__Exercise aim__. Write out the material below again, unchanged.

__Collected data__.
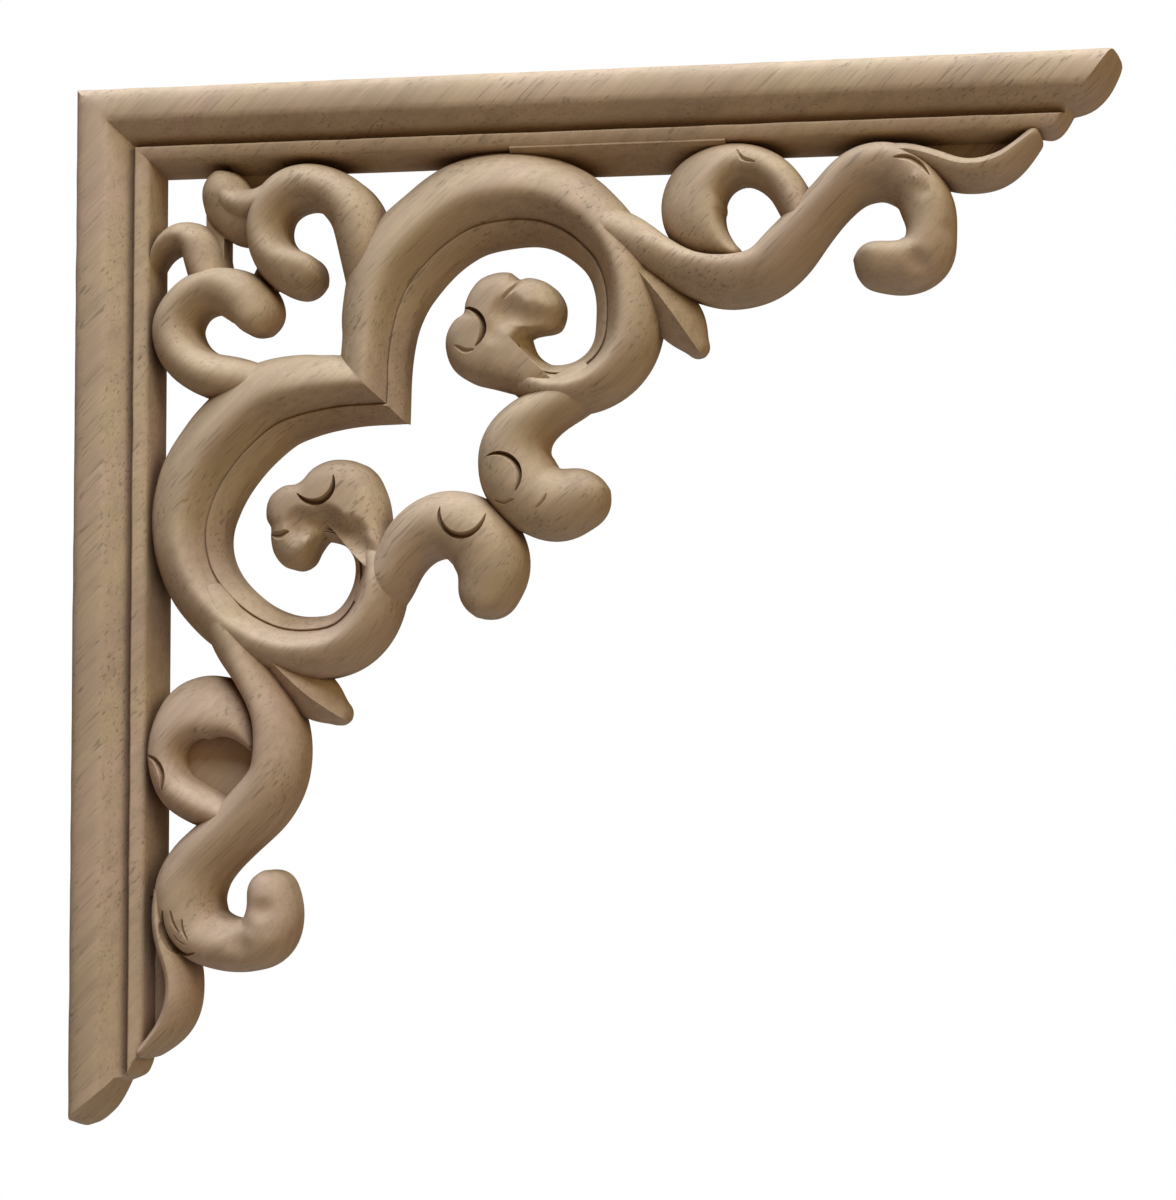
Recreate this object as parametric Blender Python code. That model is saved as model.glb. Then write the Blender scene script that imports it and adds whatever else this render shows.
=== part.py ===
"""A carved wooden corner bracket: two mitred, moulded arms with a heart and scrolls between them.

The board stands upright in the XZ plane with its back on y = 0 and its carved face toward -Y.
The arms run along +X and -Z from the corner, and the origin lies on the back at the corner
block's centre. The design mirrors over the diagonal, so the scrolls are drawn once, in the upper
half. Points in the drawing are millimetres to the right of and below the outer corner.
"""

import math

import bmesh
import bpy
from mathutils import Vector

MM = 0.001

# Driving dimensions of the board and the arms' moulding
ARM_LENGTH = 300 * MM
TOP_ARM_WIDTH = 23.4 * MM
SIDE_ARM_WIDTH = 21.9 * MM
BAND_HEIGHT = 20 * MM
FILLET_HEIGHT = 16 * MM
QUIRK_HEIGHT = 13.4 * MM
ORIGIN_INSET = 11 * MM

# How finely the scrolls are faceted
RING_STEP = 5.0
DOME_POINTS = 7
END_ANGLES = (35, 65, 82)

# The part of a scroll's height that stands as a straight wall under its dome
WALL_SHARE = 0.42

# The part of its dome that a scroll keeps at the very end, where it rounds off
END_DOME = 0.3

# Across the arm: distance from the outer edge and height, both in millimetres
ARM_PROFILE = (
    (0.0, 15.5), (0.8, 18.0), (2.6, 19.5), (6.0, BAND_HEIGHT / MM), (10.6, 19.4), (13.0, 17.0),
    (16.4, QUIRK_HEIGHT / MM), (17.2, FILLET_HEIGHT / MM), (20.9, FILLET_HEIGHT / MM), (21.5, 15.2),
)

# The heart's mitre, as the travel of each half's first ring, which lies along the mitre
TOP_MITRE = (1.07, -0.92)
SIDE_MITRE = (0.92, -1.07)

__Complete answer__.
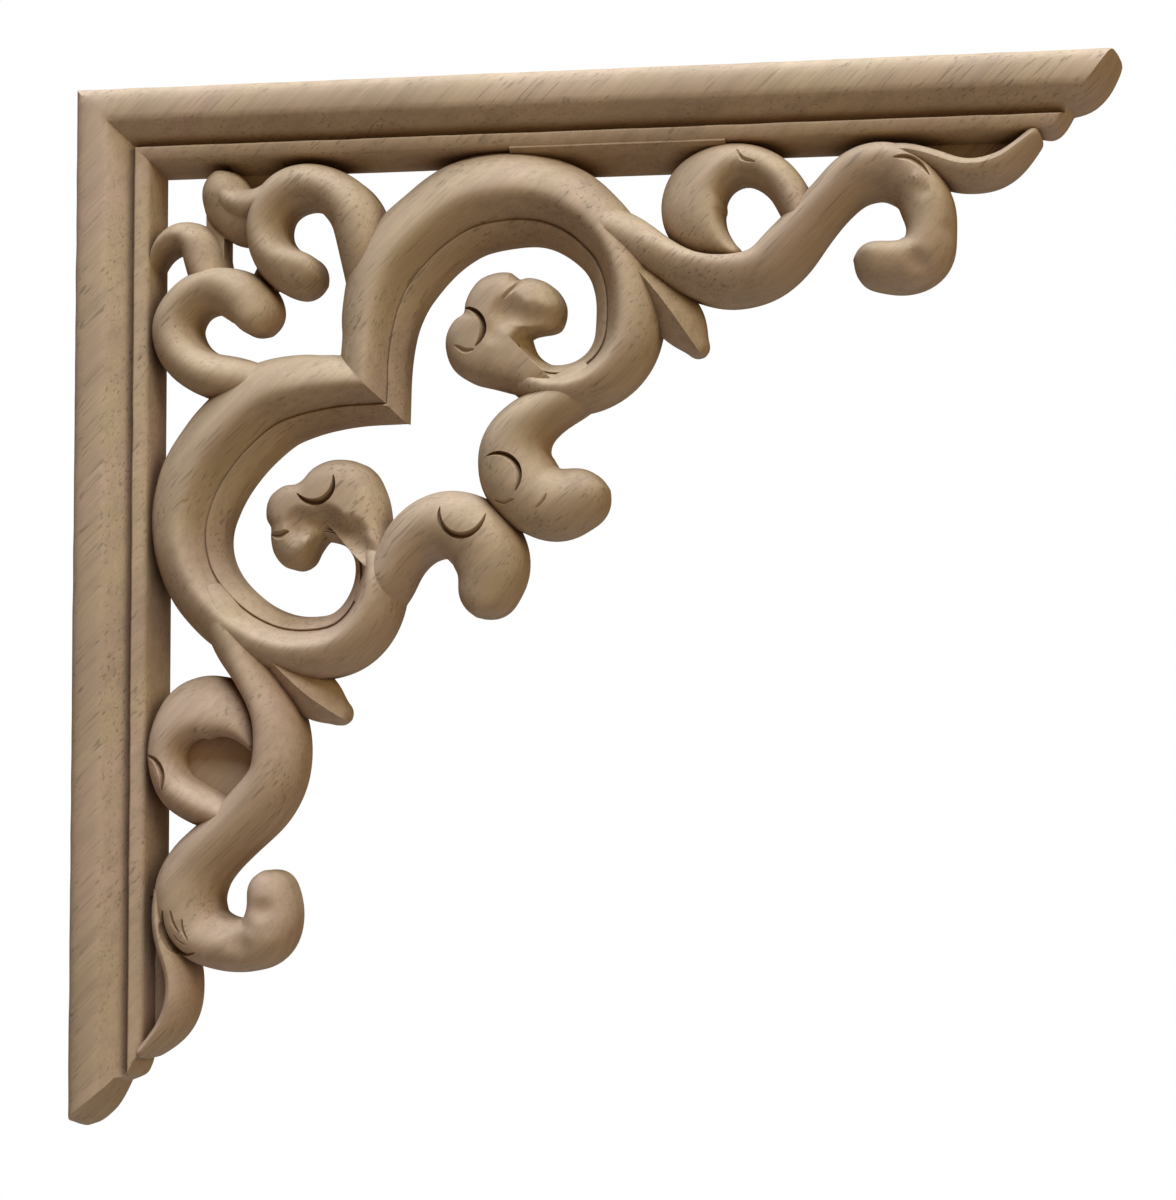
Recreate this object as parametric Blender Python code. That model is saved as model.glb. Then write the Blender scene script that imports it and adds whatever else this render shows.
=== part.py ===
"""A carved wooden corner bracket: two mitred, moulded arms with a heart and scrolls between them.

The board stands upright in the XZ plane with its back on y = 0 and its carved face toward -Y.
The arms run along +X and -Z from the corner, and the origin lies on the back at the corner
block's centre. The design mirrors over the diagonal, so the scrolls are drawn once, in the upper
half. Points in the drawing are millimetres to the right of and below the outer corner.
"""

import math

import bmesh
import bpy
from mathutils import Vector

MM = 0.001

# Driving dimensions of the board and the arms' moulding
ARM_LENGTH = 300 * MM
TOP_ARM_WIDTH = 23.4 * MM
SIDE_ARM_WIDTH = 21.9 * MM
BAND_HEIGHT = 20 * MM
FILLET_HEIGHT = 16 * MM
QUIRK_HEIGHT = 13.4 * MM
ORIGIN_INSET = 11 * MM

# How finely the scrolls are faceted
RING_STEP = 5.0
DOME_POINTS = 7
END_ANGLES = (35, 65, 82)

# The part of a scroll's height that stands as a straight wall under its dome
WALL_SHARE = 0.42

# The part of its dome that a scroll keeps at the very end, where it rounds off
END_DOME = 0.3

# Across the arm: distance from the outer edge and height, both in millimetres
ARM_PROFILE = (
    (0.0, 15.5), (0.8, 18.0), (2.6, 19.5), (6.0, BAND_HEIGHT / MM), (10.6, 19.4), (13.0, 17.0),
    (16.4, QUIRK_HEIGHT / MM), (17.2, FILLET_HEIGHT / MM), (20.9, FILLET_HEIGHT / MM), (21.5, 15.2),
)

# The heart's mitre, as the travel of each half's first ring, which lies along the mitre
TOP_MITRE = (1.07, -0.92)
SIDE_MITRE = (0.92, -1.07)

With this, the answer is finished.